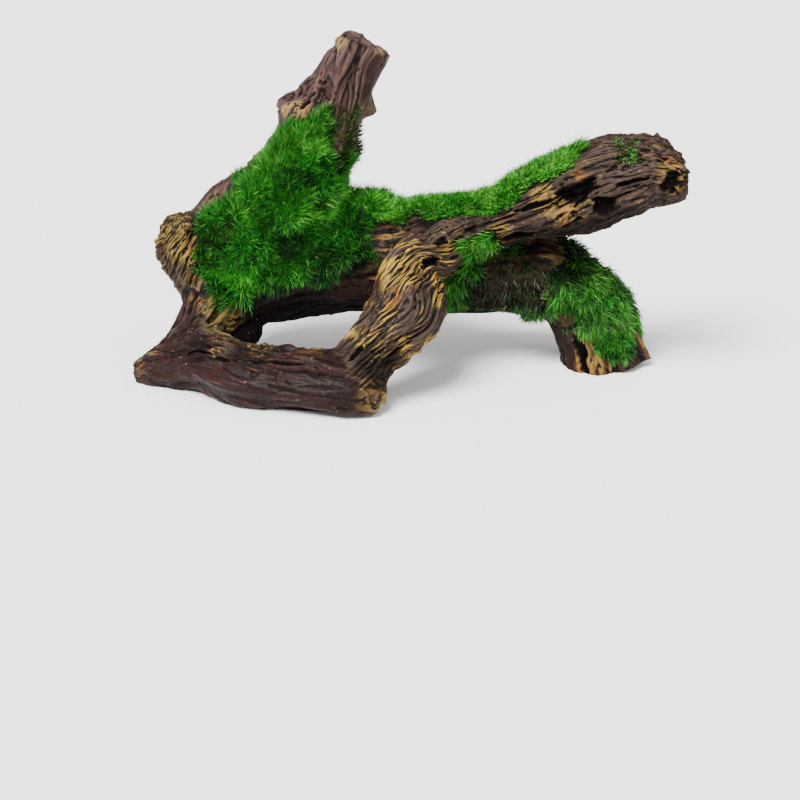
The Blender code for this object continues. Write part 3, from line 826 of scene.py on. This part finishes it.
def new_group(name, inputs, outputs):
    """A shader node group with the named inputs (with start values) and outputs."""
    tree = bpy.data.node_groups.new(name, "ShaderNodeTree")
    for key, kind, value in inputs:
        socket = tree.interface.new_socket(key, in_out="INPUT", socket_type=kind)
        if value is not None:
            socket.default_value = value
    for key, kind in outputs:
        tree.interface.new_socket(key, in_out="OUTPUT", socket_type=kind)
    return tree, tree.nodes.new("NodeGroupInput"), tree.nodes.new("NodeGroupOutput")


def weathered_paint():
    """Painted bark: black grooves, a purple-brown coat, tan and gold lines on top, dark green under moss.

    Black covers what the relief puts low and what is grimy. Gold covers its own mask, broken up by specks,
    and turns orange in patches. Gilded places get a thin wash of it as well. Small pale chips lie on the
    high parts, and a thin olive film where the moss is worn.
    """
    tree, given, out = new_group(
        "weathered_paint",
        (("Relief", "NodeSocketFloat", 0.5), ("Gold", "NodeSocketFloat", 0.5),
         ("Gilt", "NodeSocketFloat", 0.0), ("Bed", "NodeSocketFloat", 0.0), ("Grime", "NodeSocketFloat", 0.0),
         ("Soot", "NodeSocketFloat", 1.0), ("Film", "NodeSocketFloat", 0.0),
         ("Coat", "NodeSocketColor", (0.02, 0.01, 0.01, 1)), ("Tan", "NodeSocketColor", (0.2, 0.13, 0.04, 1))),
        (("Color", "NodeSocketColor"), ("Gloss", "NodeSocketFloat"), ("Height", "NodeSocketFloat")),
    )
    n = Nodes(tree)
    take = given.outputs
    place = n.add("ShaderNodeTexCoord").outputs["Object"]
    blotch = n.noise(place, 60.0, 3.0)
    speck = n.noise(place, 450.0, 4.0, 0.65)
    grit = n.noise(place, 1600.0, 2.0, 0.6)
    relief = n.math("ADD", take["Relief"], n.math("MULTIPLY", n.math("SUBTRACT", speck, 0.5), 0.35))
    warm = n.mix(0.4, take["Coat"], RED_BROWN_PAINT)
    coat = n.mix(n.ramp(blotch, 0.38, 0.62), take["Coat"], warm)
    pale = n.mix(1.0, take["Coat"], (2.9, 2.9, 2.7), "MULTIPLY")
    coat = n.mix(n.math("MULTIPLY", n.ramp(n.noise(place, 32.0, 2.0), 0.47, 0.62), 0.45), coat, pale)
    coat = n.mix(n.math("MULTIPLY", n.ramp(relief, 0.50, 0.95), 0.6), coat, pale)
    coat = n.mix(n.math("MULTIPLY", n.ramp(grit, 0.5, 0.8), 0.4), coat, pale)
    black = n.math("MULTIPLY", n.ramp(relief, 0.42, 0.14), take["Soot"], clamp=True)
    black = n.math("MAXIMUM", black, take["Grime"])
    colour = n.mix(black, coat, BLACK_PAINT)
    orange = n.ramp(n.noise(place, 95.0, 2.0), 0.54, 0.68)
    tan = n.mix(n.math("MULTIPLY", orange, 0.85), take["Tan"], ORANGE_PAINT)
    wash = n.math("MULTIPLY", n.math("MULTIPLY", take["Gilt"], n.ramp(relief, 0.25, 0.75)), 0.5)
    colour = n.mix(wash, colour, tan)
    edge = n.math("MULTIPLY", n.ramp(take["Gold"], 0.12, 0.60), n.ramp(speck, 0.30, 0.50), clamp=True)
    colour = n.mix(edge, colour, tan)
    glint = n.math("MULTIPLY", n.ramp(n.noise(place, 800.0, 2.0), 0.66, 0.74), n.ramp(relief, 0.45, 0.8))
    colour = n.mix(n.math("MULTIPLY", glint, 0.8), colour, PALE_CHIP)
    film = n.math("MULTIPLY", take["Film"], n.ramp(speck, 0.35, 0.60))
    colour = n.mix(n.math("MULTIPLY", film, 0.75), colour, OLIVE_FILM)
    green = n.mix(n.ramp(speck, 0.3, 0.7), BED_DARK, BED_GREEN)
    colour = n.mix(n.math("MULTIPLY", take["Bed"], 0.9), colour, green)
    tree.links.new(colour, out.inputs["Color"])
    gloss = n.math("ADD", 0.30, n.math("MULTIPLY", speck, 0.35))
    rough = n.math("ADD", n.math("MULTIPLY", take["Grime"], 0.5), n.math("MULTIPLY", film, 0.3))
    tree.links.new(n.math("ADD", gloss, rough, clamp=True), out.inputs["Gloss"])
    height = n.math("ADD", n.math("MULTIPLY", speck, 0.7), n.math("MULTIPLY", grit, 0.3))
    tree.links.new(height, out.inputs["Height"])
    return tree


def bark_material(name, paint):
    """Satin painted bark with the limb's own coat, line colour and soot."""
    style = LIMBS[name]
    made = bpy.data.materials.new(name + "_paint")
    made.use_nodes = True
    shader = made.node_tree.nodes["Principled BSDF"]
    n = Nodes(made.node_tree)
    group = n.add("ShaderNodeGroup", dict(node_tree=paint), Coat=(*style["coat"], 1), Tan=(*style["tan"], 1),
                  Soot=style["soot"])
    for key in ("Relief", "Gold", "Gilt", "Bed", "Grime", "Film"):
        n.put(group, key, n.attribute(key.lower()))
    n.put(shader, "Base Color", group.outputs["Color"])
    n.put(shader, "Roughness", group.outputs["Gloss"])
    shader.inputs["Specular IOR Level"].default_value = 0.09
    bump = n.add("ShaderNodeBump", Height=group.outputs["Height"], Strength=0.7, Distance=0.0004)
    n.put(shader, "Normal", bump.outputs["Normal"])
    return made


def moss_material():
    """Moss fibres: near black at the root, bright green at the tip, some yellow-green, dull where shaded."""
    made = bpy.data.materials.new("moss_fibre")
    made.use_nodes = True
    shader = made.node_tree.nodes["Principled BSDF"]
    n = Nodes(made.node_tree)
    tone, tint, shade = (n.attribute(key) for key in ("tone", "tint", "shade"))
    green = n.mix(n.ramp(tint, 0.0, 0.55), MOSS_DEEP, MOSS_GREEN)
    green = n.mix(n.ramp(tint, 0.50, 0.80), green, MOSS_LIGHT)
    green = n.mix(n.ramp(tint, 0.80, 1.0), green, MOSS_PALE)
    green = n.mix(shade, green, MOSS_DULL)
    colour = n.mix(n.ramp(tone, 0.08, 0.80), MOSS_ROOT, green)
    n.put(shader, "Base Color", colour)
    shader.inputs["Roughness"].default_value = 0.5
    shader.inputs["Specular IOR Level"].default_value = 0.25
    return made


def stage():
    """A wide pale floor under a white sky, a broad soft sun from the upper left and a weak fill opposite."""
    world = bpy.data.worlds.new("studio")
    bpy.context.scene.world = world
    world.use_nodes = True
    sky = world.node_tree.nodes["Background"].inputs
    sky["Color"].default_value = (1, 1, 1, 1)
    sky["Strength"].default_value = 0.85
    bpy.ops.mesh.primitive_plane_add(size=40)
    floor = bpy.context.object
    floor.name = "floor"
    pale = bpy.data.materials.new("floor_pale")
    pale.use_nodes = True
    finish = pale.node_tree.nodes["Principled BSDF"].inputs
    finish["Base Color"].default_value = (0.95, 0.95, 0.95, 1)
    finish["Roughness"].default_value = 0.9
    floor.data.materials.append(pale)
    lamps = (("sun", (0.40, 0.58, -0.95), 9.0, 30), ("fill", (-0.8, 0.6, -0.6), 1.2, 60))
    for name, (x, y, z), strength, spread in lamps:
        lamp = bpy.data.lights.new(name, "SUN")
        lamp.energy, lamp.angle = strength, math.radians(spread)
        obj = bpy.data.objects.new(name, lamp)
        obj.rotation_euler = (math.atan2(math.hypot(x, y), -z), 0, math.atan2(-x, y))
        obj.location = (0, 0, 1)
        bpy.context.scene.collection.objects.link(obj)


def camera():
    """The photograph's view: a long lens 1.3 m away, 18 degrees above the object's middle, leant down."""
    data = bpy.data.cameras.new("camera")
    data.sensor_width = 36
    data.lens = LENS
    obj = bpy.data.objects.new("camera", data)
    obj.location = metres(np.array(CAMERA_PLACE))
    obj.rotation_euler = (math.radians(CAMERA_LEAN), 0, 0)
    bpy.context.scene.collection.objects.link(obj)
    bpy.context.scene.camera = obj


camera()
stage()
paint = weathered_paint()
for limb_name in LIMBS:
    limb_skin(limb_name, bark_material(limb_name, paint))
moss_green = moss_material()
for patch_name, patch_facts in MOSS.items():
    moss_fibres(patch_name, patch_facts, moss_green)
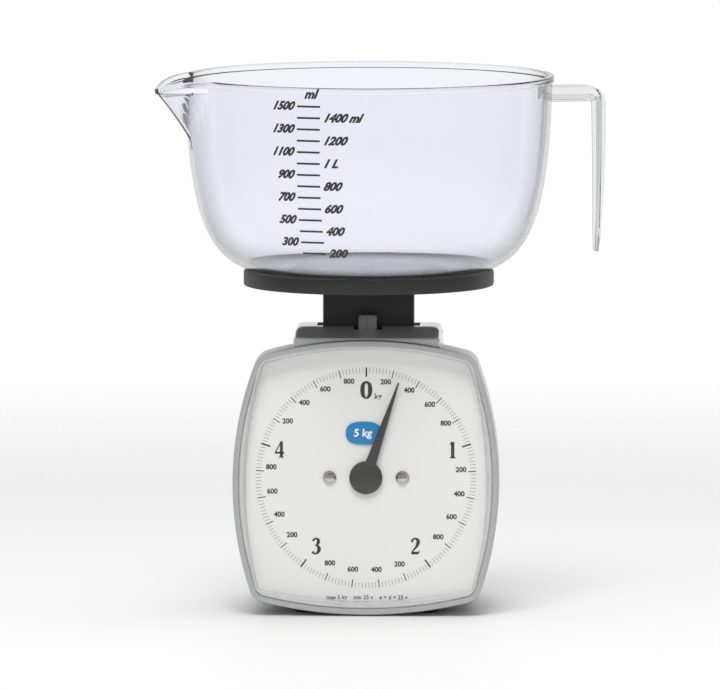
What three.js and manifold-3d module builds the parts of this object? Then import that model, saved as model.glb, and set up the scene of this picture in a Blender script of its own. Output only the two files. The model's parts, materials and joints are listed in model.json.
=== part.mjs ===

* [Problem]
From the listing above, copy out each line where the word "parts" appears.

* [Written response]
    high parts, and a thin olive film where the moss is worn.
What three.js and manifold-3d module builds the parts of this object? Then import that model, saved as model.glb, and set up the scene of this picture in a Blender script of its own. Output only the two files. The model's parts, materials and joints are listed in model.json.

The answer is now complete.